START

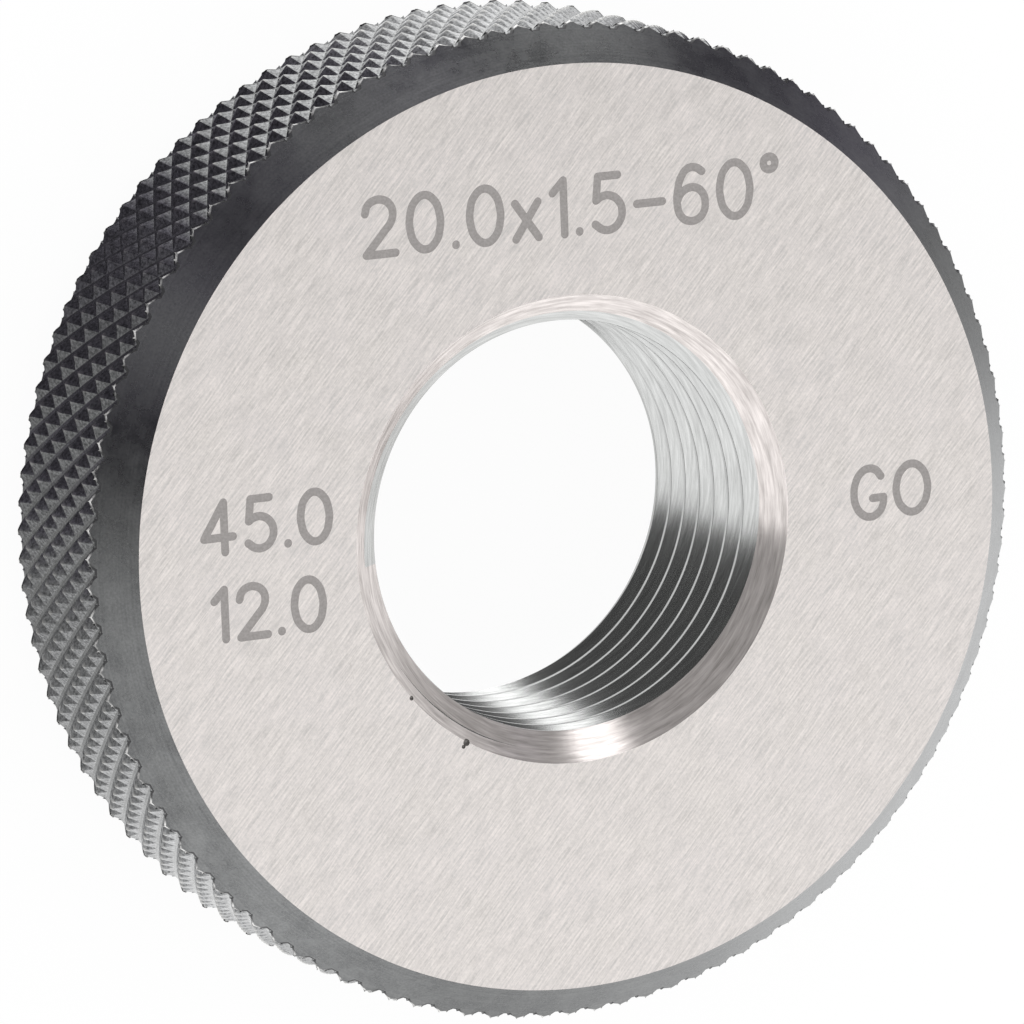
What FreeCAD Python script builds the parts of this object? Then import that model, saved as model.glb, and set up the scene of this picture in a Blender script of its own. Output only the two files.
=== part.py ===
import FreeCAD, Part
import math
import os

from FreeCAD import Vector

# Ring blank, in mm
outer_diameter = 45.0            # over the tips of the knurl
thickness = 12.0                 # back face to marked face
rim_chamfer_width = 1.75         # taken off the radius, at both ends of the rim
rim_chamfer_height = 2.0         # taken off the thickness, at both ends of the rim

# Bore, in mm: the crests of an M20 x 1.5 thread, with a countersink at each mouth
thread_crest_diameter = 18.344
bore_mouth_diameter = 21.0
countersink_depth = 0.85

# Diamond knurl with raised points, rolled into the rim
knurl_tooth_spacing = 1.285      # mm round the rim, tip to tip
knurl_helix_angle = 31.8         # degrees, of both sets of grooves against the axis
knurl_depth = 0.35               # mm, tip to groove bottom
knurl_row_height = 6.1           # mm above the back face, where one row of tips lies
knurl_start_angle = 0.93         # degrees round from +X, where a tip of that row lies

# What follows from those sizes
outer_radius = outer_diameter / 2
face_radius = outer_radius - rim_chamfer_width
groove_radius = outer_radius - knurl_depth
crest_radius = thread_crest_diameter / 2
mouth_radius = bore_mouth_diameter / 2
tooth_count = round(math.pi * outer_diameter / knurl_tooth_spacing)
tooth_angle = 360.0 / tooth_count
tip_spacing = math.pi * outer_diameter / tooth_count
row_spacing = tip_spacing / math.tan(math.radians(knurl_helix_angle)) / 2
axis_point = Vector(0, 0, 0)
axis = Vector(0, 0, 1)


def polar(radius, angle, height):
    turn = math.radians(angle)
    return Vector(radius * math.cos(turn), radius * math.sin(turn), height)


def flat_face(corners):
    return Part.Face(Part.makePolygon(corners + corners[:1]))


def knurl_column(place, rows):
    """Tips and groove crossings in turn, up the rim, at so many half teeth from the start."""
    angle = knurl_start_angle + place * tooth_angle / 2
    points = []
    for row in rows:
        radius = outer_radius if (row + place) % 2 == 0 else groove_radius
        points.append(polar(radius, angle, knurl_row_height + row * row_spacing))
    return points


def half_tooth(place):
    """A wedge from the ring's axis out to the knurl, half a tooth wide.

    The grooves join the crossings, so every pyramid ends up with four flat sides.
    """
    first_row = math.floor(-knurl_row_height / row_spacing)
    last_row = math.ceil((thickness - knurl_row_height) / row_spacing)
    rows = range(first_row, last_row + 1)
    left = knurl_column(place, rows)
    right = knurl_column(place + 1, rows)
    faces = []
    for step, row in enumerate(rows[:-1]):
        low_left, low_right = left[step], right[step]
        high_left, high_right = left[step + 1], right[step + 1]
        if (row + place) % 2 == 0:
            faces.append(flat_face([low_left, low_right, high_left]))
            faces.append(flat_face([low_right, high_right, high_left]))
        else:
            faces.append(flat_face([low_left, low_right, high_right]))
            faces.append(flat_face([low_left, high_right, high_left]))
    low_axis = Vector(0, 0, left[0].z)
    high_axis = Vector(0, 0, left[-1].z)
    faces.append(flat_face([low_axis] + left + [high_axis]))
    faces.append(flat_face([low_axis] + right + [high_axis]))
    faces.append(flat_face([low_axis, left[0], right[0]]))
    faces.append(flat_face([high_axis, left[-1], right[-1]]))
    return Part.Solid(Part.Shell(faces))


def chamfered_bar(place):
    """The blank's section, drawn straight across half a tooth.

    Its chamfers run on past the tips. Flat across so small an angle, they lie within
    0.003 mm of a true cone.
    """
    middle_angle = knurl_start_angle + (place + 0.5) * tooth_angle / 2
    flat = math.cos(math.radians(tooth_angle / 4))
    beyond = rim_chamfer_width
    slope = rim_chamfer_height / rim_chamfer_width
    inner = -tip_spacing
    outer = outer_radius + beyond
    end = rim_chamfer_height + beyond * slope
    section = [
        (inner, 0),
        (face_radius, 0),
        (outer, end),
        (outer, thickness - end),
        (face_radius, thickness),
        (inner, thickness),
    ]
    profile = flat_face([polar(radius * flat, middle_angle, height) for radius, height in section])
    across = polar(tip_spacing, middle_angle + 90, 0)
    profile.translate(-across)
    return profile.extrude(across * 2)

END

» What is needed
Write down again the exact lines running from the beginning of the data to the line containing "knurl_start_angle = 0.93", with both ends included.

» Answer to this exercise
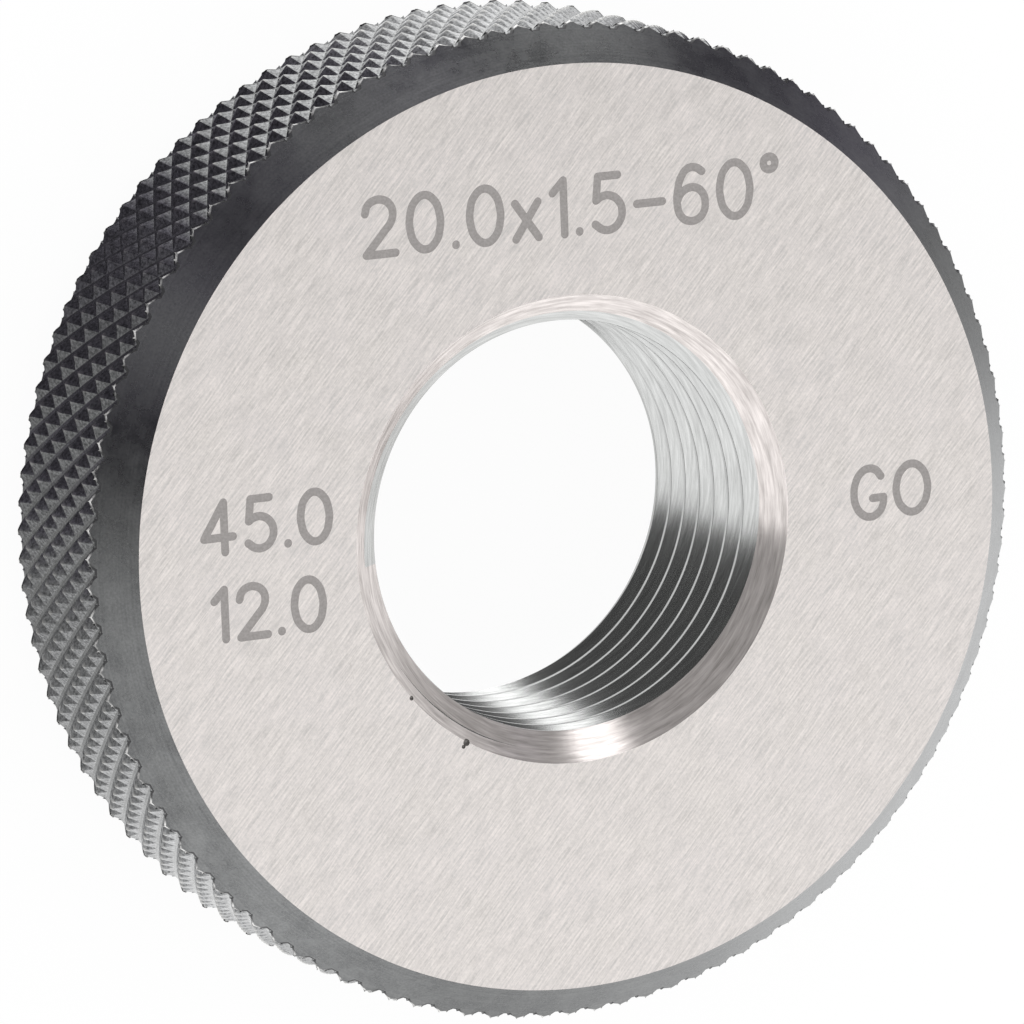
What FreeCAD Python script builds the parts of this object? Then import that model, saved as model.glb, and set up the scene of this picture in a Blender script of its own. Output only the two files.
=== part.py ===
import FreeCAD, Part
import math
import os

from FreeCAD import Vector

# Ring blank, in mm
outer_diameter = 45.0            # over the tips of the knurl
thickness = 12.0                 # back face to marked face
rim_chamfer_width = 1.75         # taken off the radius, at both ends of the rim
rim_chamfer_height = 2.0         # taken off the thickness, at both ends of the rim

# Bore, in mm: the crests of an M20 x 1.5 thread, with a countersink at each mouth
thread_crest_diameter = 18.344
bore_mouth_diameter = 21.0
countersink_depth = 0.85

# Diamond knurl with raised points, rolled into the rim
knurl_tooth_spacing = 1.285      # mm round the rim, tip to tip
knurl_helix_angle = 31.8         # degrees, of both sets of grooves against the axis
knurl_depth = 0.35               # mm, tip to groove bottom
knurl_row_height = 6.1           # mm above the back face, where one row of tips lies
knurl_start_angle = 0.93         # degrees round from +X, where a tip of that row lies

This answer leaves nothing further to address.